Dr Mainul Islam, former president of the Bangladesh Economic Association, acknowledged that revising port tariffs is not entirely unjustified, given the long gap since the last adjustment.
However, he cautioned, "A 40% hike at once could destabilise trade, especially when combined with US duties and higher ICD charges."
"The full economic impact may emerge over the next three to six months — or even over four to five years in the case of US policy effects," he added.
US tariff sparks fears of order losses
The 35% reciprocal tariff imposed by the Trump administration on Bangladeshi products is set to take effect on 1 August, triggering deep concern among exporters – particularly in the ready-made garment (RMG) sector, the country's largest export earner.
Garment exporters say they are already witnessing a decline in orders from US buyers, who are uncertain about future costs.
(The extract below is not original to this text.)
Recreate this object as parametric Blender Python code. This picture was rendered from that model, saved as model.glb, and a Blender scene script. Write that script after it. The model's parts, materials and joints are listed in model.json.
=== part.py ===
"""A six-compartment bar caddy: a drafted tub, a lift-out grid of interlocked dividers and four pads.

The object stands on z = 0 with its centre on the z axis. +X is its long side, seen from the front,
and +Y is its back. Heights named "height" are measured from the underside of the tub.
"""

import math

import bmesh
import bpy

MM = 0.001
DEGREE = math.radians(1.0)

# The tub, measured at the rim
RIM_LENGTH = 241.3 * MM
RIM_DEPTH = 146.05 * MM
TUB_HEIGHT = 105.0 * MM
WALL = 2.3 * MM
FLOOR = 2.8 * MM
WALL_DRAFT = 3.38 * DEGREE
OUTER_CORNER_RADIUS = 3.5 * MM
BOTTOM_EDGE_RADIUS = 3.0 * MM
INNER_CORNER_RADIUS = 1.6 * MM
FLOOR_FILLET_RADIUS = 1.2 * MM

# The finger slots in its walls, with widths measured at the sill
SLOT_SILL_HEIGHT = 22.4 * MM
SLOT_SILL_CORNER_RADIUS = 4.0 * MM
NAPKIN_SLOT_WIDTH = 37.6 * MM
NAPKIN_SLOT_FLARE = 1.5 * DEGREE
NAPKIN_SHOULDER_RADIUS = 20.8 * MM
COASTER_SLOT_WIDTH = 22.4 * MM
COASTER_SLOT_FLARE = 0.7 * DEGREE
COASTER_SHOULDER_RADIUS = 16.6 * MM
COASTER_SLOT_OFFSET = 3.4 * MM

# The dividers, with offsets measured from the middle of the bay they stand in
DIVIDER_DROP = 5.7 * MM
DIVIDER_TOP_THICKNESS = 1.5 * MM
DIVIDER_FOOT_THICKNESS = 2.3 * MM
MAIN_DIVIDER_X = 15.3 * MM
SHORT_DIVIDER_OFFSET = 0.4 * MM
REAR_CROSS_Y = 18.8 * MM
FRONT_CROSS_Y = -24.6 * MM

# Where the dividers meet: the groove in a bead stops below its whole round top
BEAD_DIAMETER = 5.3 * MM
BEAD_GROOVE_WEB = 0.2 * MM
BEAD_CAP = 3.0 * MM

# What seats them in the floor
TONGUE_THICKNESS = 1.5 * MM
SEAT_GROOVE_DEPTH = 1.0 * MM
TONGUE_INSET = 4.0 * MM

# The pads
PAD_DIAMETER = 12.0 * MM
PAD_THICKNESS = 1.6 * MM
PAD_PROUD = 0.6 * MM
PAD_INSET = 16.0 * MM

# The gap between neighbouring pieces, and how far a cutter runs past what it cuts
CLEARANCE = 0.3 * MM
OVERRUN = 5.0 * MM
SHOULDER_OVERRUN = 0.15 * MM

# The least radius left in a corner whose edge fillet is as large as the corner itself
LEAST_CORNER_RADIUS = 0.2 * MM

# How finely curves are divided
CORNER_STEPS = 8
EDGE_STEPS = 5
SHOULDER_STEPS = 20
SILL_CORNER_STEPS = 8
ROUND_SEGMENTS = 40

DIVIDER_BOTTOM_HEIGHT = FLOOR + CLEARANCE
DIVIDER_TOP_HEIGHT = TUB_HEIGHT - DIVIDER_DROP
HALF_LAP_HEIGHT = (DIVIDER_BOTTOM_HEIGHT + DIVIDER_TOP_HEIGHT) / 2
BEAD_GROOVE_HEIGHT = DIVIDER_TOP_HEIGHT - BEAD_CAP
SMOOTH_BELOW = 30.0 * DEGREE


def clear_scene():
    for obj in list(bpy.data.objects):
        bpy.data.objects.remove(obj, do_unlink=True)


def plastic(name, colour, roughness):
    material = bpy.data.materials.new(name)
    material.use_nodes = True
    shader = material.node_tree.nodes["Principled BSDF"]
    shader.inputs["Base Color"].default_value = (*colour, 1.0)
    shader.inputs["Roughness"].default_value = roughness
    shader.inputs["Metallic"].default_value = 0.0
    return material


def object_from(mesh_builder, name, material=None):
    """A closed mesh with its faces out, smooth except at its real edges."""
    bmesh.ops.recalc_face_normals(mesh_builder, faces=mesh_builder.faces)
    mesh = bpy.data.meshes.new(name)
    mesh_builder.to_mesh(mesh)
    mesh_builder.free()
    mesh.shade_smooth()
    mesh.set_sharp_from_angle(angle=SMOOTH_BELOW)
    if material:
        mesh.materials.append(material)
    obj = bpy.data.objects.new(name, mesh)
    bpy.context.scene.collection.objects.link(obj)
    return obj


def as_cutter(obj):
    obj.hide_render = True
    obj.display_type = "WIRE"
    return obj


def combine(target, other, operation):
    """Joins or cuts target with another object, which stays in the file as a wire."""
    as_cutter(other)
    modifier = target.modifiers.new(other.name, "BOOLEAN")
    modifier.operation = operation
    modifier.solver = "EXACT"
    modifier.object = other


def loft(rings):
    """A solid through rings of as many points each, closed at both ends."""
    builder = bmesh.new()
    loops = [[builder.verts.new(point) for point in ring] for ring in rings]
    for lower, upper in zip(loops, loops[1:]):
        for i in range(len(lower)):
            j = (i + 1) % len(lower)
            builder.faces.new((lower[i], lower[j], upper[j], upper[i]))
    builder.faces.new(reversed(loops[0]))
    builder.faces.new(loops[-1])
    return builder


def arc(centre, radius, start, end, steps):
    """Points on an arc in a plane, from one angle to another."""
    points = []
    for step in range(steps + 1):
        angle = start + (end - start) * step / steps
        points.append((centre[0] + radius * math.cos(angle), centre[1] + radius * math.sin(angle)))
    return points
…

The development puts the $10 billion bilateral trade relationship between Bangladesh and the United States at significant risk.
"The imposition of the 35% reciprocal tariff has triggered unprecedented uncertainty in our RMG sector," said Rakibul Alam Chowdhury, former vice president and current director of the Bangladesh Garment Manufacturers and Exporters Association (BGMEA).
"We exported $7.4 billion worth of garments to the US in 2024, and already some buyers are pulling back."
He warned that Bangladesh could lose up to 25% of its export orders for the upcoming summer and autumn-winter seasons of 2026-27 – a blow that would affect not only export earnings but also factory operations and employment across the industry.
40% average charges hike at Ctg port
Adding to the growing cost burden on foreign trade, the Chattogram Port Authority (CPA) is set to implement an average 40% hike in tariffs across 56 service categories – with some charges soaring as high as 440%.
The Ministry of Finance issued a no-objection certificate (NOC) for the tariff revision on 24 July. A formal gazette notification by the CPA is expected soon.
According to CPA data, the port collected Tk3,912 crore from shipping and cargo services in FY24. With the revised rates, revenue is projected to increase by about Tk1,500 crore annually.
"Businesses had proposed a modest 10%-20% increase, given the current economic challenges," said Mahfzul Haque Shah, former director of the Chattogram Chamber of Commerce and Industry. "Instead, the hike is much steeper and burdensome."
He also highlighted the persistent issue of unofficial costs at the port, saying, "These unseen charges, often in the form of bribes, frequently exceed the official tariffs."
Shipping Adviser Brigadier General (Retd) M Shakhawat Hossain, during a visit to Chattogram Port on 25 July, said, "Port tariffs haven't been revised since 1986. Compared to international ports, Chattogram's charges are still relatively low."
ICD charges to rise by up to 44%
As port tariffs climb, private ICDs – which handle the bulk of Bangladesh's export cargo – are also set to raise their service charges significantly from 1 September. The Bangladesh Inland Container Depot Association (BICDA) formally announced the hike through a notification issued on 15 July.
The new rate structure includes a 36%-44% increase in export container handling charges and up to a 31.8% rise for handling empty containers. However, import container handling charges will remain unchanged.
Industry estimates suggest the revised charges could add around Tk300 crore annually to export and logistics costs – further escalating the cost of doing business amid an already challenging trade environment.
Ruhul Amin Sikder, secretary general of BICDA, said, "We held off on tariff hikes for the past three years despite rising operational costs and currency depreciation. While payments at ICDs are made in taka, we have to settle dues with foreign agents in dollars. The new rates reflect the growing financial pressure we're facing."
Meanwhile, SM Saiful Alam, president of the Chittagong C&F Agents Association, criticised the move, saying, "When export volumes rise, hundreds of trucks are stuck on the roads due to ICD bottlenecks. Yet, charges are being increased without any improvement in service quality."